2) Ms. Chiang is a pioneering Chinese modern dancer/choreographer, transplanting the bare-foot dance inaugurated by Isadora Duncan onto Chinese soil. Kang Youwei was the historic figure who liberated Chinese women from foot-biding, thus making modern dance in China possible. One might say Ms. Chiang is in her way one of Kang You-wei's spiritual daughters – a woman who benefits from and excels in one of his most important legacies
3) Ms. Chiang, just like Kang Youwei, has found (and owned) her beloved island in Sweden. They have both, for very different reasons, fallen in love with Sweden, despite their quintessential Chinese identity. Both of them are profoundly affected by the poignant meaning of, and search for, “home.” Datong, the Confucian utopia, is about establishing a home for all…
About CHIANG CHING 江青, the Narrator:
An actress-turned-theatre-artist, CHIANG CHING is an internationally renowned choreographer and stage director who lives between Stockholm and New York. In the 1960's and 1970's, she made close to 30 films in Hong Kong and Taiwan, before switching to a dance career in New York, where, in 1973, she founded her own Chiang Ching Dance Company, the first Chinese modern dance company overseas.
Born in Beijing, raised in Shanghai, Chiang Ching enrolled at the Beijing Dance Academy at the age of ten. Six years later, while visiting her family in Hong Kong, she received an assignment to choreograph for a costumed drama, Seven Fairies (1963), for the Shaw Brothers Studio. And the film's director Li Han-hsiang decided to cast her in the lead role.

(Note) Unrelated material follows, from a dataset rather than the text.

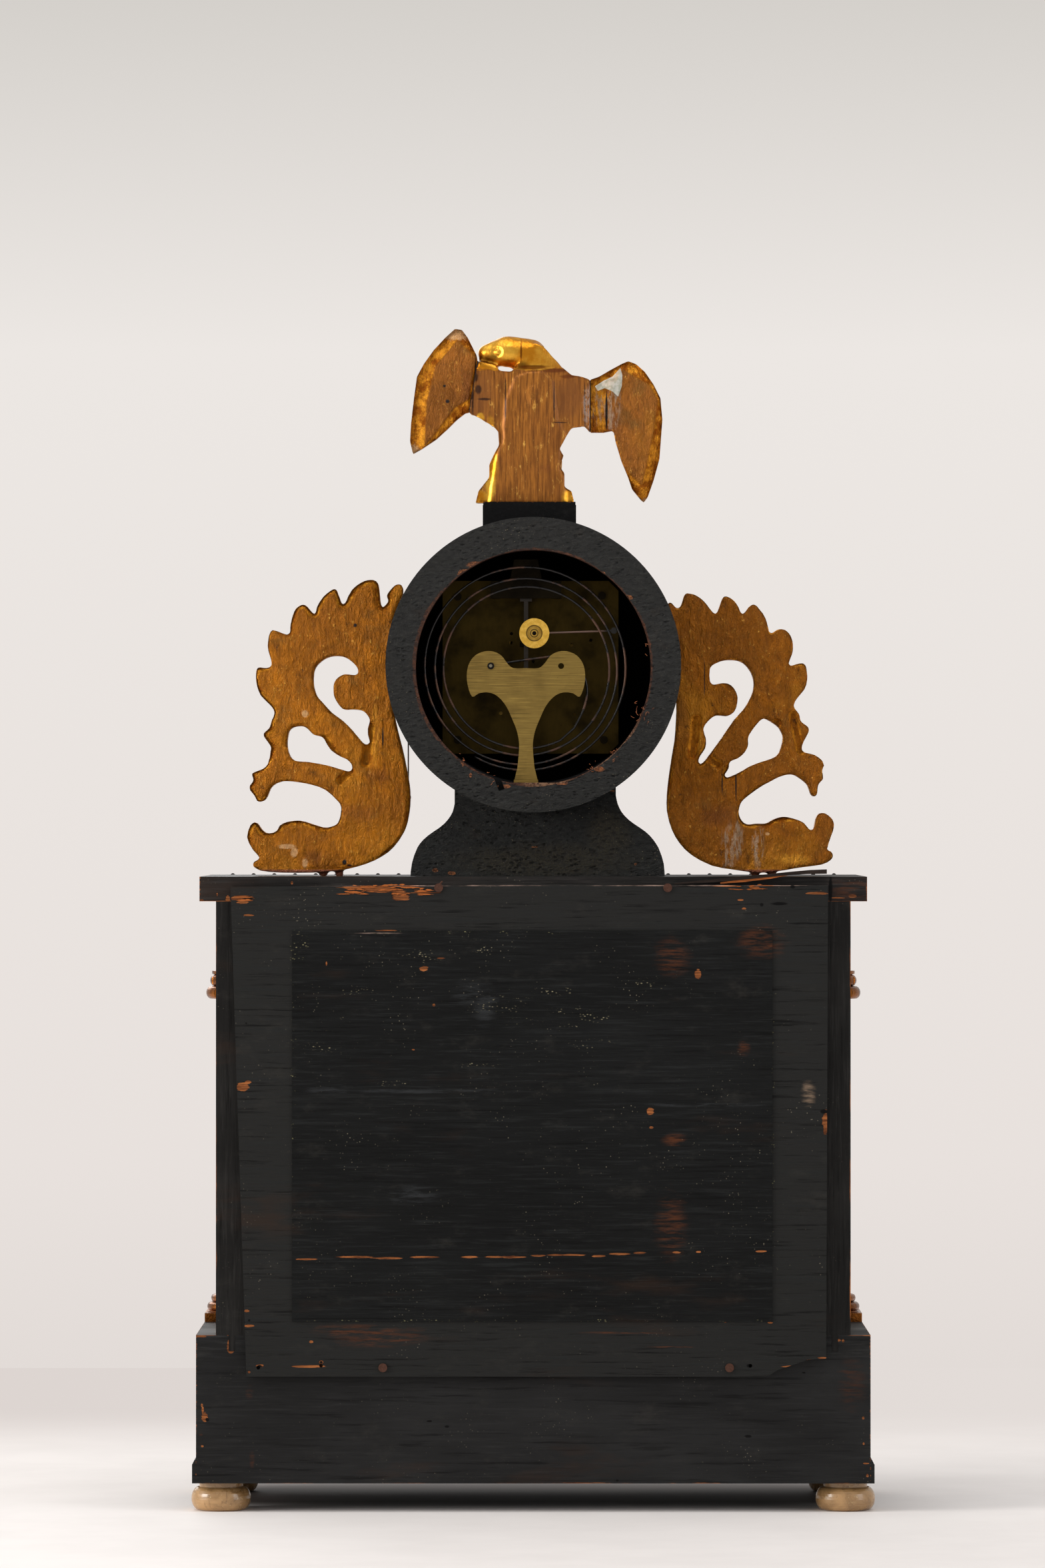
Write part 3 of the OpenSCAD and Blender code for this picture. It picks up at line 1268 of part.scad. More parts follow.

But then Li had a split with the Shaw Brothers and brought his project to Taiwan to kick off his own film company. Seven Fairies became a big hit in Taiwan, and the Li Han-hsiang-Chiang Ching team followed up with a string of hit films, including Hsi Shih: The Beauty of Beauties (1965), at the time the biggest-budget Chinese language movie ever made. In 1967, Chiang won the Best Actress Award at the Taiwan Golden Horse Film Festival for her riveting performance in Many Enchanting Nights (1966).
In 1970, Chiang left the Taiwan/Hong Kong film industry at the height of her popularity to pursue a dance career in New York. Between 1982-1984, she became the founding artistic director of Hong Kong Dance Company. Since 1985, Ms Chiang has been free-lancing as a choreographer and stage director in Asia, Europe and the US. Her extensive and diverse stage credits include A Midsummer Night's Dream, Gluck's Orpheus and Eurydice, Schoenberg's Moses and Aaron, Mahler's The Song of the Earth, and her own solo dance drama, Variations on a Poetess' Lament, with a text by the Nobelist Gao Xingjian, and at venues such as London's Old Vic, Vienna People's Opera, Bern's Coiffeur Opera, Berlin's International Culture Center, Sweden's Dramaten, and New York's Guggenheim Museum. She was the choreographer and artistic director for Franco Zeffirelli's production of Turandot at New York's Metropolitan Opera in 1987, and subsequently directed her own production of it at Folkoperan, Sweden and the Gdansk Opera, Poland. In 2008, she brought Tea: A Mirror of Soul, the Tan Dun opera she initially staged at the Stockholm Concert Hall, to the Grand National Theatre in Beijing, during the Olympics.
Chiang has written two books -- Of Times, Events, and Ruminations Past (1991) and Snippets from the Theatre World (2010) -- and has also taught dance at UC-Berkeley, Hunter College, the Beijing Dance Academy, and the Swedish Dance Academy.